Après une journée à courir un peu partout aux abords du palais de Buckingham, j’ai lâchement abdiqué ma volonté de m’en tenir aux transports en commun et j’ai commandé un Uber pour me rendre à ma luxueuse auberge de jeunesse. Le chauffeur voulait me faire la jasette, et malgré mon état de fatigue avancé, j’ai participé, en songeant confusément que ce serait une bonne occasion de pratiquer mon anglais.

Lorsque je lui ai demandé s’il était attristé par le décès de la reine, Ahmed a aussitôt acquiescé. « Oui, je l’aime beaucoup, je suis tellement triste… Et la famille royale crée tellement de tourisme ici. »

Icône nationale, source intarissable de potin et outil marketing… Décidément, la famille royale a plusieurs chapeaux.

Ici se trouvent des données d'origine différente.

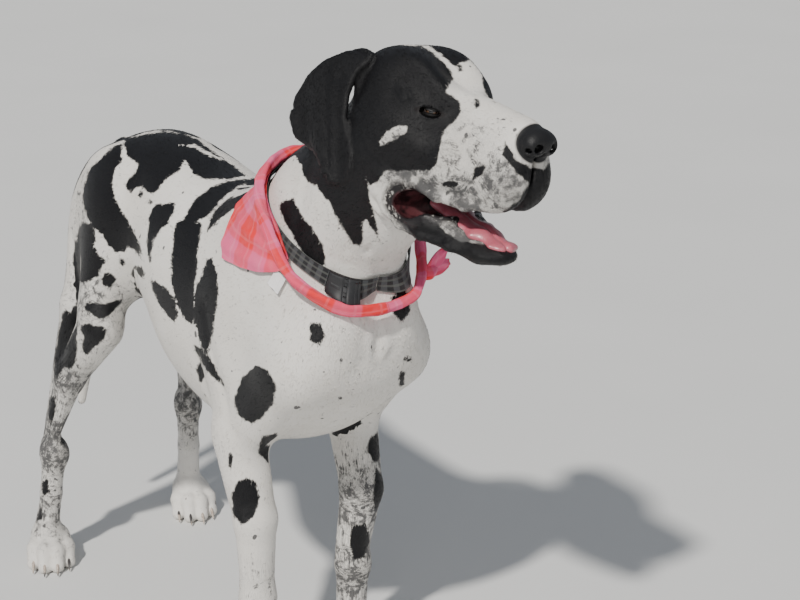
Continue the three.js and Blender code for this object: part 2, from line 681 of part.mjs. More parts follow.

J’ai un peu glandé dans le salon de l’auberge jeunesse, puisque ma chambre était peuplée de trois garçons qui ne m’inspiraient guère confiance (j’en ai salué un et il ne m’a même pas répondu, ce que j’ai trouvé à la fois impoli et louche). À la télé, l’émission spéciale de la chaîne britannique Sky News au sujet du décès royal se poursuivait. On n’a pas fini d’en entendre parler.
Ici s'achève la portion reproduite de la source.